Nonetheless, during the post-war period, Marshall (1949) founded the social liberal theory on citizenship- which draws upon early classical liberal ideology. The movement to establish social rights as an entitlement to citizenship is what makes the social liberal perspective distinctive to previous liberalism. Marshall’s (1949) initiative to incorporate social rights alongside civil and political rights ensured a universal form of citizenship. This meant that individuals would be entitled to an ‘equality of status’ (Marshall, 1949) which would enable equal access to all registered citizens. The ‘equality of status’ meant that all individual citizens who shared their common rights and duties could be educated on social issues such as housing and healthcare, via established institutions. This resulted in minimising inequalities amongst social groups that were perhaps reproduced by the capitalist economy.
This new status guaranteed, that their social rights would provide them with the ‘limited measure of material equality’ to meet their needs, despite the paid labour market.
This egalitarian perspective of social liberal citizenship granted access for all citizens to claim social rights to housing, healthcare, and social security. This was achieved through embedding citizenship rights, by the establishment of social institutions during the post-war welfare state. Marshall’s triad of social rights (to welfare services), incorporated with civil and political rights ensured the liberty of citizens and ‘freedom from’ (Lister, 2012) arbitrary governmental power. As this implied that all rightful citizens, regardless of race, gender, ethnicity, and disability would be permitted with equal rights and access to welfare services. The contemporary social liberal perspective, on policies concerning citizenship successfully alleviated marginalised groups, as their social rights enforced their citizenship status in society.
Furthermore, the policies on citizenship implemented by the social liberal vision affirmed women’s position in the early 20th century, as women were then able to actively exercise their political capacities due to their social rights. Through the re-gendering of citizenship, women were then able to embrace their individual rights (as well as social and reproductive rights) and were able to support or revoke political affairs. They were able to exercise their full rights as citizens after The Representation of The People Act in 1928. The combined access to citizenship as participation through their active expression in the political arena and citizenship as rights, women were then finally recognised as citizens with full individual rights.

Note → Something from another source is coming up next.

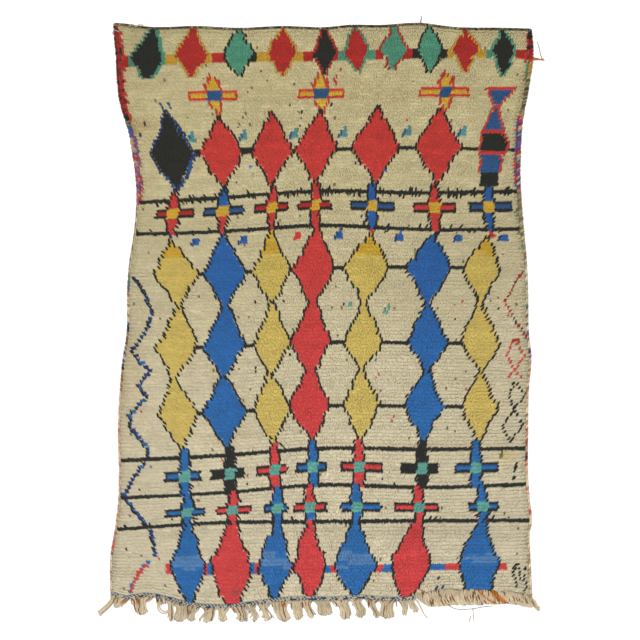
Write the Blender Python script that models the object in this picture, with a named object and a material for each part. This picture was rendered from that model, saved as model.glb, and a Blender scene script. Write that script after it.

In summary, the main implications surrounding social policy of different perspectives on citizenship was concerned with marginalised groups. As discussed previously, depending upon a nation’s citizenship requirements, certain groups were internally and externally excluded from their rights. This was due to the current social epoch of the time- which previously excluded social groups of women, ethnic and racial minorities.
However, policies regarding citizenship were most liberating during the social liberal era, as it introduced the legislation of access to social rights for all individual citizens. This included women who faced the most scrutiny, regardless of their class status, ethnicity, and race- following the success of women’s suffrage in the early 1900s. The introduction of social rights played a pivotal role in policies of citizenship as it began to reduce inequalities that marginalised groups faced.

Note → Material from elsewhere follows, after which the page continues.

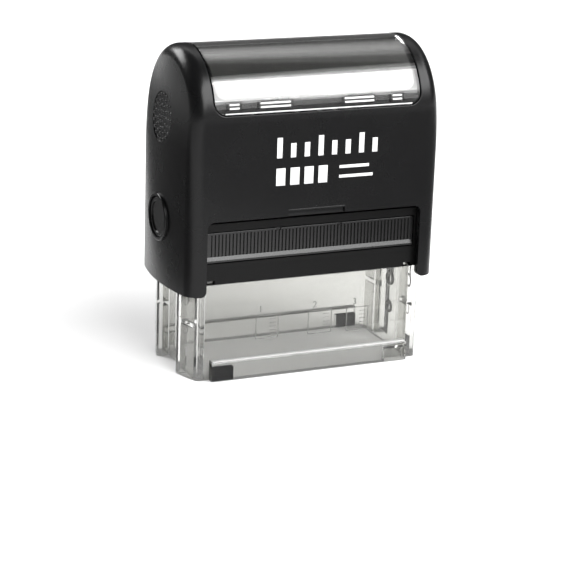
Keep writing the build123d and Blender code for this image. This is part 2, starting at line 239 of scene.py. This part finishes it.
def moulded_plastic(name, colour, gloss, spread, grain, specular=0.5, bump=0.00002):
    made = plain_material(name, colour, gloss, specular)
    nodes, links = made.node_tree.nodes, made.node_tree.links
    shader = nodes["Principled BSDF"]
    effect = nodes.new("ShaderNodeGroup")
    effect.node_tree = moulded
    effect.inputs["Colour"].default_value = (*colour, 1)
    effect.inputs["Gloss"].default_value = gloss
    effect.inputs["Spread"].default_value = spread
    effect.inputs["Grain"].default_value = grain
    effect.inputs["Tinting"].default_value = TINTING
    links.new(effect.outputs["Colour"], shader.inputs["Base Color"])
    links.new(effect.outputs["Roughness"], shader.inputs["Roughness"])
    relief = nodes.new("ShaderNodeBump")
    relief.inputs["Distance"].default_value = bump
    links.new(effect.outputs["Height"], relief.inputs["Height"])
    links.new(relief.outputs["Normal"], shader.inputs["Normal"])
    return made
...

As Bubeck (1995) suggested that through the focus on citizenship obligations that are bestowed upon individuals, it revises the conception of citizenship whereby each individual’s performance and contribution to society can become a ‘general citizens obligation’. Therefore, achieving a shared effort and vision for individuals to become liberated citizens who maintain and freely exercise their rights and responsibilities, not only for themselves but also to the wider community.